While everyone knows that dropping water levels send bass offshore, many anglers aren’t so sure what happens to bass when lakes – especially the Shasta and Oroville type reservoirs – rise quickly, sometimes five to ten feet a day!! Obviously, feeding habits of the long fall season come to an abrupt end, and suddenly their house has a taller roof with lots of new upstairs rooms! While feeding activity may slow to a crawl for a few days, bass will soon adjust as they begin a slow migration to the bank and follow the rise of the lake or pond – moving shallower than they were in the fall. Rising water is not the reason for this relocation. The change in water from clear to dingy and then muddy upsets the feeding equation. If the body of water could rise quickly but remain clear, much of the offshore feeding on baitfish and trout would continue. But that’s not how it works. The first heavy inflows of the winter season always bring in dirty water, even in rocky areas.

Once the water turns murky, bass have to give up chasing bait since they can no longer see that well. Besides, their metabolism is usually slowing down around the time of the first storms. So they become structure-oriented again and feed more on the bottom or ambush food that comes near their structure. They need structure to orient themselves – they need to be “close to or next to” something like a tree, bush, piling, rock wall, roadbed, ledge, hump, creek channel, or steep point. The muddier the water, the closer to the structure the bass will be. These fish can be caught with baits that offer bulk (move a lot of water), baits that are bright (chartreuse), and baits that vibrate. Jigs, brush hogs, thick zipper worms with brass n’ glass, spinnerbaits and crankbaits are among the most effective lures to use. Flippin’ was made for these conditions! For example, flip a Rattlin’ Weapon or Rodstrainer Jig (black) with a single tail five or six inch Yamamoto grub (chartreuse) in a bush, bring it up to a branch and shake it for all you’re worth. Hold on!!

We know that bass do not like muddy water passing through their gills, and they will immediately search for cleaner water. That cleaner water is where you want your lure to be! The first area that bass will discover is the source of the inflow. That is often a source for food and the first area to gradually clear after the rains stop. Often the creek or river will clear completely or partly in a matter of days. This will push a mudline out into the cove and bass will follow this mudline, using it as an ambush area. If conditions are good, the bass will often move right into the clear water to feed. Late afternoon is often the best time to fish this clear water condition. As long as the incoming water is not snowmelt, the bass will be quite aggressive, hitting a jig with a big “thump”! At least they do at Lake Amador!!

During my seminars at the 1997 I.S.E. shows, I used the first five minutes talking about muddy water conditions since the lakes were all “blown out” with heavy rain, huge snowmelt, and flooding.
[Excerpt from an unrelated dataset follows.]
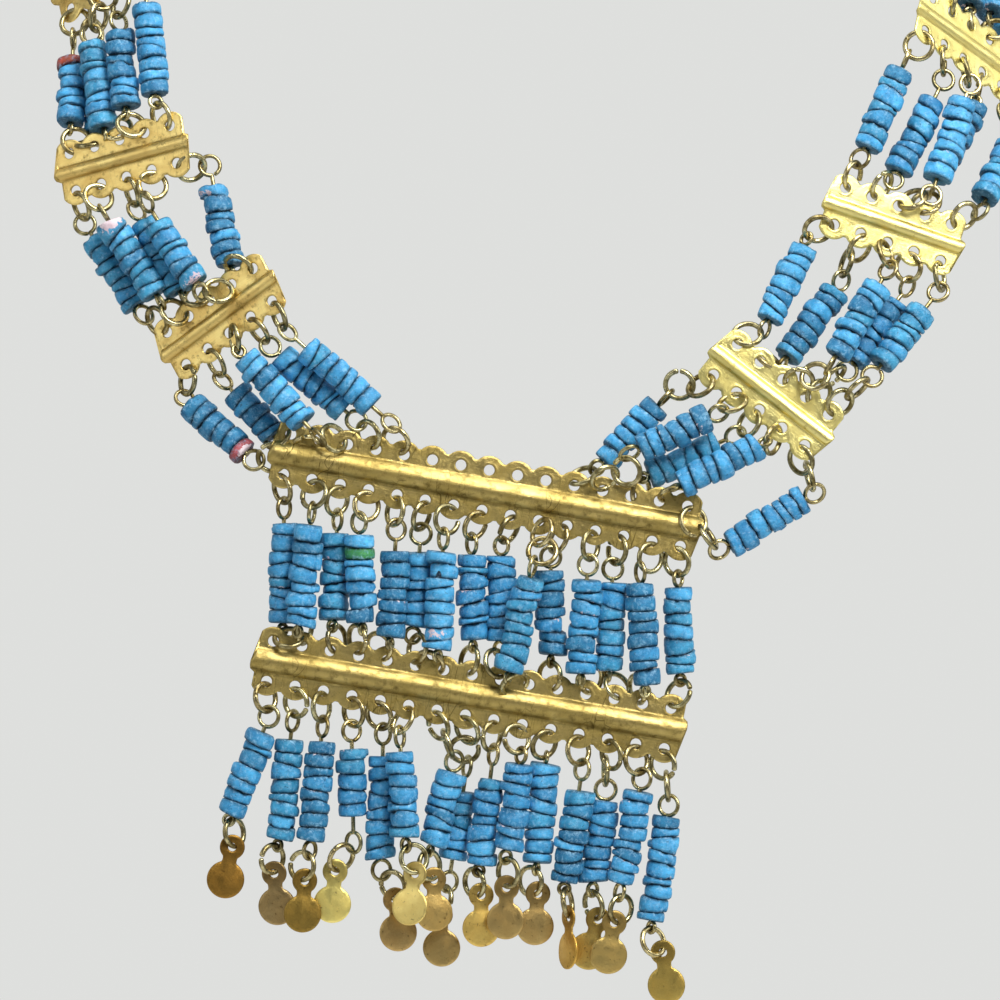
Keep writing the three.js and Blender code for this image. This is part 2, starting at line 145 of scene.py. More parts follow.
# Fringe strings: the same, then wire below the beads, its sideways run, the drop's swing and yaw.
FRINGE = [
    (-0.6, 8.4, -5.3, 14.7, -0.5, 0.8, 0.2, -12, 8),
    (-0.8, 8.9, -2, 16.8, 1, 1, -0.7, 5, -6),
    (-0.4, 8.4, -1.7, 16.6, -0.4, 2, -1, -4, 10),
    (0, 8.9, 0.2, 11.2, 0.8, 4.5, -3, -5, 0),
    (0.4, 9.3, -0.2, 17.2, 1.8, 2.1, 2.3, 5, 8),
    (-1.3, 7.6, 0.8, 14.4, -2.4, 1.3, 1.6, -9, -22),
    (2.4, 10.3, -3.3, 12.6, 0.6, 1.1, 0.4, 0, 14),
    (-0.4, 12.9, -1.8, 11.5, 4.2, 4.6, -2, 2, -6),
    (-0.6, 9.9, -1.8, 14.4, 1, 0.4, 0.3, 0, 5),
    (-0.4, 6.5, -2.2, 14.5, -0.9, 1.6, 0, -2, -5),
    (-0.8, 5.7, -1.5, 16.7, 1.2, 0.4, 0.2, -5, 8),
    (0, 9.4, -2.3, 15.5, -0.2, 1.1, 0.6, 0, -62),
    (-0.5, 10.3, -1.8, 13.8, 1.6, 1.5, 0.8, -17, -6),
    (0.6, 7.9, -3, 15.5, -0.3, 2, -1.2, -10, 6),
    (0.5, 11.3, -2.5, 17.7, 0.8, 0.5, 1.8, 6, -8),
]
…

Everyone seemed glad that I talked about how to fish in these horrible conditions and seemed to be most interested in the subject I am going to discuss now. The problem is - where can you find bass before the creeks clear? Your whole lake looks like a bowl of chocolate milk! Not so, if you look real close!! Of all the structures I mentioned previously, bass seem to prefer bushes – and for good reason. The thick bushes not only offer good cover, but they act as a filter for muddy water. After two or three days of clear weather, look into the center of a nearly submerged bush. The water will be slightly clearer and that is where the bass will be – not on the edge of the bush – in the middle! Remember, a few branches will not do the trick. It has to be a bushy bush! I have seen this pattern work year after year at my home lake – Collins Lake – one of the bushiest (is that a word?) high water lakes I know. As a general rule, bass will be located lower in the bush during the early part of the day, but will move up near the top if the afternoon is warm. Try to pattern bushes that are near a ledge or steep bank – they hold the biggest bass. The tulles at Clear Lake will do the same thing – filter out muddy water. Bass will move as far back in the tules as they can because the water will be cleaner after a few days. Weedy areas will also offer a filter effect.
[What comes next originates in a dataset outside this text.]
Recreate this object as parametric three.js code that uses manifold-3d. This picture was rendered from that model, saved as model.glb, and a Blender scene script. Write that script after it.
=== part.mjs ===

Something else to keep in mind is to analyze areas that don’t have incoming water. Those areas will usually get dirty last. Most of these spots will be near the lower part of the lake, in other words, near the dam. Some of the last clear water available will be near the dam because of no major runoff in that area. Sometimes a canyon wall area that has no creek inlets will give you another day of fishable water. As a rule, all species of bass will be found in the top fifteen or twenty feet of water in a lake if the water turns muddy. Hanging out in total darkness below that level is not their idea of fun. As the water clears or if it only becomes dingy, bass may be found deeper. Watch your meter!

Remember too that bass are looking for sunny days beginning in late February. Sometimes a day or two of sun will make them more active and cause a shallow water movement, especially in the afternoon. The sun is now high enough on the horizon and out long enough to start warming the water later in the day.

I will close with a word of encouragement: rising muddy water can happen at any time during the winter, but after the first round of general murk, the next series of storms doesn’t usually cause as much problem with dirty water. It is sort of like the first rain of the winter on a highway when all the oil and grit comes off. It’s not as bad the second time. If you concentrate your fishing efforts on the cleanest water you can find and use flashy, bulky, noisy baits, chocolate CAN be good for you!